Nationalism and the misappropriation of symbols. A small but vocal element has attempted to link Norse paganism with white nationalism. This is a modern political distortion with no basis in the historical tradition. The Norse world was diverse and trade-connected. Heathenry as a tradition explicitly rejects this misappropriation.


FAQ

Do I need to believe in the Norse gods literally to practice Heathenry?

This is one of the most debated questions in the modern Heathen community. Some practitioners believe in the gods as literal beings. Others work with them as archetypal forces or meaningful narrative figures. Both approaches exist within Heathenry, and the tradition does not impose a single theological position.

Do I need to have Norse or Scandinavian ancestry?

The mainstream position in most inclusive Heathen organisations is that ancestry is not a requirement — what matters is sincere engagement with and respect for the tradition. Some smaller, more tribalist groups take a different view. Research the community or tradition you are considering before committing to it.

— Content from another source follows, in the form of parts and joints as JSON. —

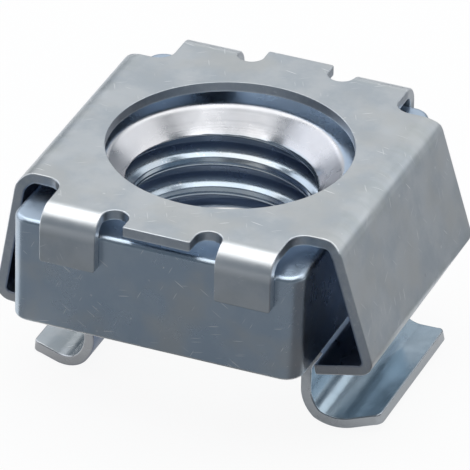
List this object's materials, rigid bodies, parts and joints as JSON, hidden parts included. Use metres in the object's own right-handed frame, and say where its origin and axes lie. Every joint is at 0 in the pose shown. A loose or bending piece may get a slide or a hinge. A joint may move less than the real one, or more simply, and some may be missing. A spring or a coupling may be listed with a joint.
{
  "type": "cage nut",
  "caption": "Steel nut block with a countersunk threaded hole, held loosely in a cage folded from spring steel with curled lips that clip into a square hole.",
  "frame": {"origin": "on the thread's axis, at half the nut block's height", "axes": "+Z along the thread's axis, from the lips up to the cage's plate; +X towards the flank that leans out more; +Y along the flanks"},
  "size_m": [0.0144, 0.014, 0.0085],
  "materials": {
    "spring_steel": "zinc plated strip, satin, with fine scratches",
    "nut_steel": "zinc plated block, satin"
  },
  "bodies": {
    "root": {"cage": "spring_steel", "nut": "nut_steel"}
  },
  "joints": []
}
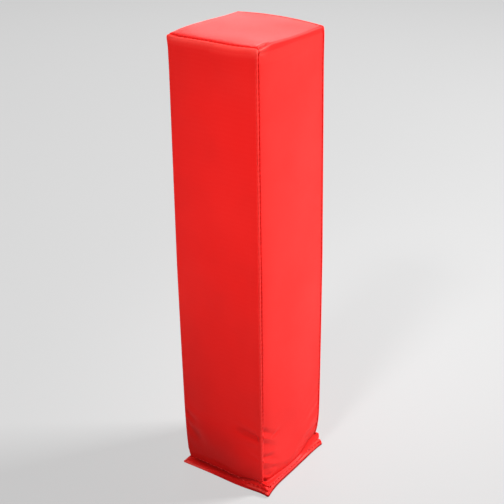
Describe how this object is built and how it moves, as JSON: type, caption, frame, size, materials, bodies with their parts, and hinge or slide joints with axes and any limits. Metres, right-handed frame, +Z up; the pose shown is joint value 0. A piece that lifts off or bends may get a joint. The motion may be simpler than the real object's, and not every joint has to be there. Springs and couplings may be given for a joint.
{
  "type": "football field pylon",
  "caption": "Upright square goal-line marker: a sewn vinyl cover with an outside foot hem over a foam block, weighted by a pouch of sand.",
  "frame": {"origin": "on the floor, under the middle of the foot", "axes": "+Z up the length of the pylon, the front panel faces -Y and the wrap panel's sides face +X and -X"},
  "size_m": [0.1172, 0.115, 0.4596],
  "materials": {
    "cover_vinyl": "satin",
    "foam": "matte",
    "pouch_cloth": "matte",
    "sand": "matte"
  },
  "bodies": {
    "root": {"wrap_panel": "cover_vinyl", "front_panel": "cover_vinyl", "back_panel": "cover_vinyl", "base_panel": "cover_vinyl", "foam_core": "foam", "pouch_lower": "pouch_cloth", "pouch_upper": "pouch_cloth", "sand_fill": "sand"}
  },
  "joints": []
}
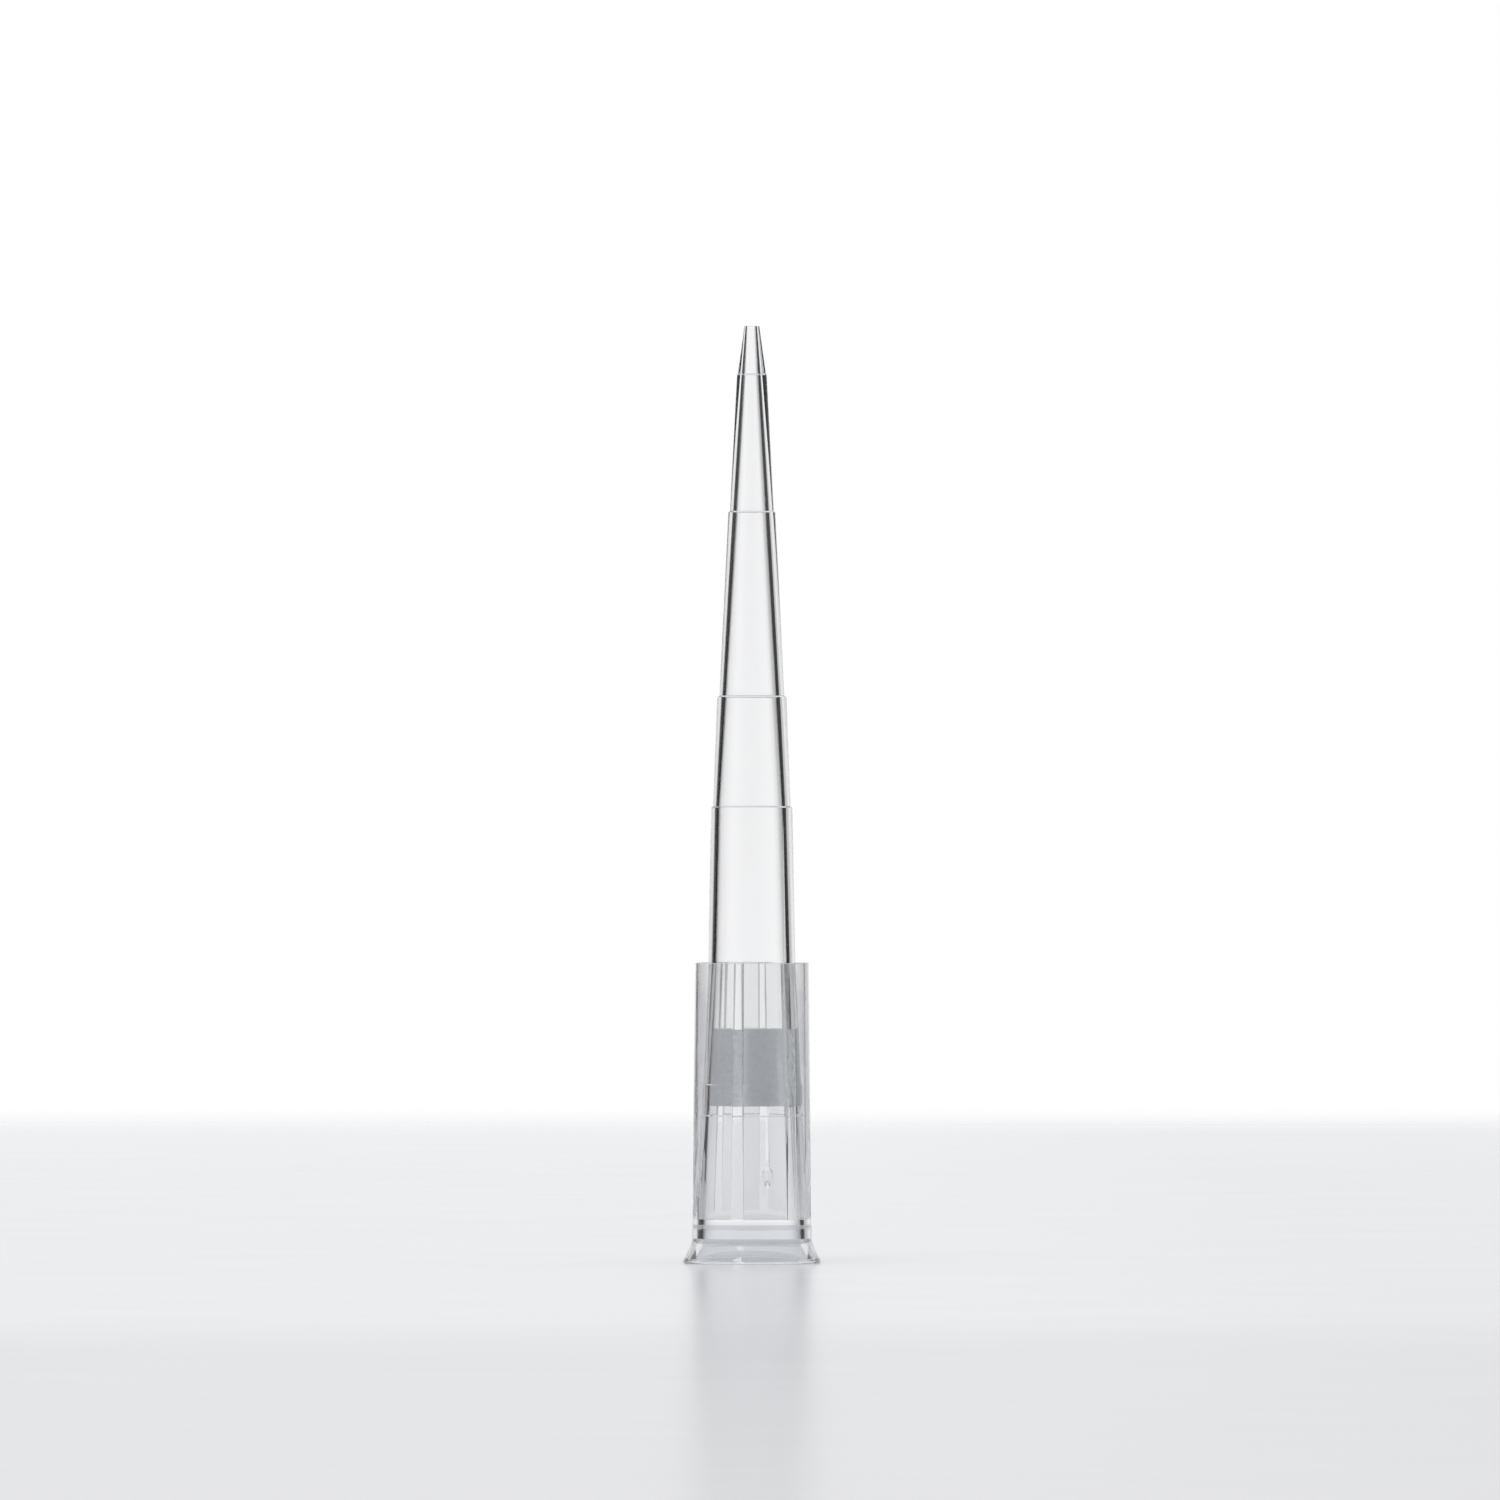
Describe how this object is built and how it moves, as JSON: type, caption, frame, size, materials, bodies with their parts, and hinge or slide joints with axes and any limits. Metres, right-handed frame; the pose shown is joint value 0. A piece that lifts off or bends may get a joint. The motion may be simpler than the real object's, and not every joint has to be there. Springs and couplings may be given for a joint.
{
  "type": "filter pipette tip",
  "caption": "Clear tapered pipette tip with a ribbed skirt, a flared foot and a grey filter plug, standing on its mouth with the orifice up.",
  "frame": {"origin": "middle of the foot, on the tip's axis, in the plane that the flange stands on", "axes": "+Z along the tip's axis, from the wide mouth at the foot up to the orifice; +X and +Y across it, with the gate mark towards -Y"},
  "size_m": [0.0074, 0.0074, 0.05],
  "materials": {
    "clear_polypropylene": "clear natural polypropylene, glossy inside and out, with fine moulded rings",
    "sintered_polyethylene": "white sintered polyethylene beads, porous and matt, grey where it is seen through the wall"
  },
  "bodies": {
    "root": {"tip_body": "clear_polypropylene", "filter_plug": "sintered_polyethylene"}
  },
  "joints": []
}
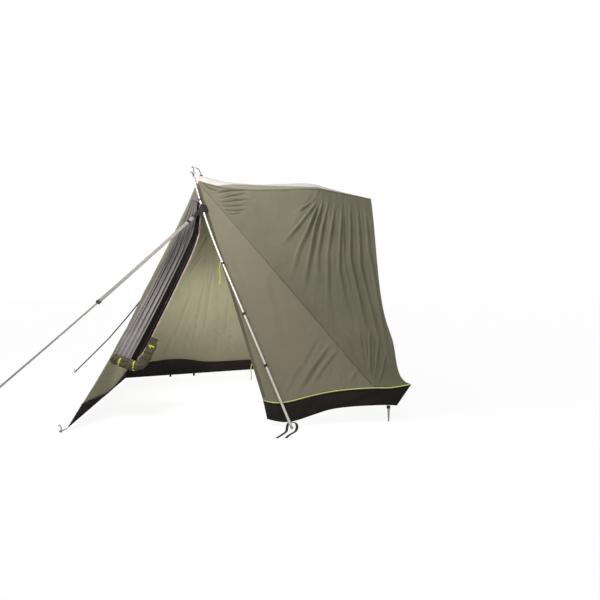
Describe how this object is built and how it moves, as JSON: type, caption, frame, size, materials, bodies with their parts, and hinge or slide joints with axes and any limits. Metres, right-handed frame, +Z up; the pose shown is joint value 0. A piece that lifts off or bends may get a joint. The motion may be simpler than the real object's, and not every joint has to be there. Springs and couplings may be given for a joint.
{
  "type": "drive-away van awning",
  "caption": "Tent for a van tailgate: two-legged pole frame, pale roof, olive walls with dark skirts, a leaning front panel on pegs and a tied-open door.",
  "frame": {"origin": "on the ground, at the middle of the base of the part's box, measured without the guys", "axes": "+X towards the van, -Y the side with the open door, +Z up; X is the longest extent"},
  "size_m": [3.2763, 2.7284, 2.1773],
  "materials": {
    "wall_cloth": "olive-grey polyester, plain weave, matt",
    "lining_cloth": "khaki polyester, plain weave, matt",
    "roof_cloth": "pale beige coated polyester, matt",
    "skirt_cloth": "black PVC-coated skirt cloth, low sheen",
    "mesh_cloth": "fine grey insect mesh, gathered",
    "cover_cloth": "dark olive door cloth, rolled",
    "lime_cord": "lime green cord",
    "webbing": "light grey webbing",
    "dark_webbing": "dark grey webbing and cloth, matt",
    "steel": "zinc-plated steel, satin",
    "dark_steel": "dark plated wire",
    "black_plastic": "black nylon, slightly glossy"
  },
  "bodies": {
    "tent": {"near_wall_front": "wall_cloth", "near_wall_rear": "wall_cloth", "far_wall_front": "wall_cloth", "far_wall_rear": "wall_cloth", "roof": "roof_cloth", "front_panel": "lining_cloth", "far_door_panel": "lining_cloth", "near_skirt": "skirt_cloth", "far_skirt": "skirt_cloth", "front_skirt": "skirt_cloth", "far_door_skirt": "skirt_cloth", "near_piping": "lime_cord", "far_piping": "lime_cord", "near_pole": "steel", "near_top_pole": "steel", "near_guy_peg": "steel", "near_collar": "black_plastic", "near_buckle": "black_plastic", "near_guy_slider": "black_plastic", "near_top_hook": "dark_steel", "near_guy_patch": "dark_webbing", "near_foot_strap": "dark_webbing", "near_hem_tab": "dark_webbing", "near_front_loop": "dark_webbing", "near_guy_strap": "webbing", "far_pole": "steel", "far_top_pole": "steel", "far_guy_peg": "steel", "far_collar": "black_plastic", "far_buckle": "black_plastic", "far_guy_slider": "black_plastic", "far_top_hook": "dark_steel", "far_guy_patch": "dark_webbing", "far_foot_strap": "dark_webbing", "far_hem_tab": "dark_webbing", "far_front_loop": "dark_webbing", "far_guy_strap": "webbing", "ridge_hook": "dark_steel"},
    "near_door": {"near_door_mesh": "mesh_cloth", "near_door_zip": "dark_webbing", "rolled_cover": "cover_cloth", "roll_tie_1": "lime_cord", "roll_tie_2": "lime_cord", "roll_tie_3": "lime_cord"},
    "zip_slider": {"zip_slider": "black_plastic"},
    "zip_puller": {"zip_puller": "steel"},
    "tie_back_upper": {"tie_back_upper": "lime_cord"},
    "tie_back_lower": {"tie_back_lower": "lime_cord"},
    "near_ladder_lock": {"near_ladder_lock": "black_plastic"},
    "near_hem_peg": {"near_hem_peg": "steel"},
    "near_front_peg": {"near_front_peg": "steel"},
    "near_clip_1": {"near_clip_1": "black_plastic"},
    "near_clip_2": {"near_clip_2": "black_plastic"},
    "near_clip_3": {"near_clip_3": "black_plastic"},
    "far_ladder_lock": {"far_ladder_lock": "black_plastic"},
    "far_hem_peg": {"far_hem_peg": "steel"},
    "far_front_peg": {"far_front_peg": "steel"},
    "far_clip_1": {"far_clip_1": "black_plastic"},
    "far_clip_2": {"far_clip_2": "black_plastic"},
    "far_clip_3": {"far_clip_3": "black_plastic"}
  },
  "joints": [
    {"name": "near_door_swing", "type": "hinge", "parent": "tent", "child": "near_door", "pos_m": [-0.71844, -0.27828, 1.17396], "axis": [0.359, 0.3423, 0.8683], "range_deg": [0, 25]},
    {"name": "zip_slider_run", "type": "slide", "parent": "near_door", "child": "zip_slider", "axis": [0.3632, 0.369, 0.8555], "range_m": [-0.03, 0.06]},
    {"name": "zip_puller_flip", "type": "hinge", "parent": "zip_slider", "child": "zip_puller", "pos_m": [-0.63195, -0.42259, 0.91331], "axis": [-0.9277, 0.228, 0.2955], "range_deg": [0, 85]},
    {"name": "tie_back_upper_swing", "type": "hinge", "parent": "tent", "child": "tie_back_upper", "pos_m": [-0.18941, -0.285, 1.262], "axis": [1, 0, 0], "range_deg": [-35, 35]},
    {"name": "tie_back_lower_swing", "type": "hinge", "parent": "tent", "child": "tie_back_lower", "pos_m": [0.06819, -0.75909, 0.432], "axis": [1, 0, 0], "range_deg": [-35, 35]},
    {"name": "near_ladder_lock_run", "type": "slide", "parent": "tent", "child": "near_ladder_lock", "axis": [-0.5894, -0.4564, -0.6665], "range_m": [-0.03, 0.25]},
    {"name": "near_clip_1_turn", "type": "hinge", "parent": "tent", "child": "near_clip_1", "pos_m": [-0.16684, -0.35072, 1.24], "axis": [-0.3426, 0.469, 0.8141], "range_deg": [-15, 15]},
    {"name": "near_clip_2_turn", "type": "hinge", "parent": "tent", "child": "near_clip_2", "pos_m": [0.01199, -0.59554, 0.81501], "axis": [-0.3426, 0.469, 0.8141], "range_deg": [-15, 15]},
    {"name": "near_clip_3_turn", "type": "hinge", "parent": "tent", "child": "near_clip_3", "pos_m": [0.17568, -0.81964, 0.426], "axis": [-0.3426, 0.469, 0.8141], "range_deg": [-15, 15]},
    {"name": "near_hem_peg_pull", "type": "slide", "parent": "tent", "child": "near_hem_peg", "axis": [0, 0, 1], "range_m": [0, 0.08]},
    {"name": "near_front_peg_pull", "type": "slide", "parent": "tent", "child": "near_front_peg", "axis": [0, 0, 1], "range_m": [0, 0.05]},
    {"name": "far_ladder_lock_run", "type": "slide", "parent": "tent", "child": "far_ladder_lock", "axis": [-0.5558, 0.4304, -0.7112], "range_m": [-0.03, 0.25]},
    {"name": "far_clip_1_turn", "type": "hinge", "parent": "tent", "child": "far_clip_1", "pos_m": [-0.16684, 0.35072, 1.24], "axis": [-0.3426, -0.469, 0.8141], "range_deg": [-15, 15]},
    {"name": "far_clip_2_turn", "type": "hinge", "parent": "tent", "child": "far_clip_2", "pos_m": [0.01199, 0.59554, 0.81501], "axis": [-0.3426, -0.469, 0.8141], "range_deg": [-15, 15]},
    {"name": "far_clip_3_turn", "type": "hinge", "parent": "tent", "child": "far_clip_3", "pos_m": [0.17568, 0.81964, 0.426], "axis": [-0.3426, -0.469, 0.8141], "range_deg": [-15, 15]},
    {"name": "far_hem_peg_pull", "type": "slide", "parent": "tent", "child": "far_hem_peg", "axis": [0, 0, 1], "range_m": [0, 0.08]},
    {"name": "far_front_peg_pull", "type": "slide", "parent": "tent", "child": "far_front_peg", "axis": [0, 0, 1], "range_m": [0, 0.05]}
  ]
}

How is Heathenry different from Wicca or general paganism?

Heathenry is specifically rooted in the Norse and Germanic mythological and cultural tradition. It works with the Norse gods, the runes, and a specific historical cosmology. Wicca is a distinct modern tradition drawing from various sources, with different deities, different ritual structures, and a different theological framework. General paganism is a broad umbrella term. Heathenry sits within that umbrella but has its own specific character.

What is the difference between Heathenry and Ásatrú?

Ásatrú is a specific modern Heathen tradition, formalised in Iceland in 1972 — the word means roughly "faith in the Aesir." Heathenry is a broader term that encompasses Ásatrú and other Norse pagan traditions. Many practitioners use the terms interchangeably; others see them as distinct.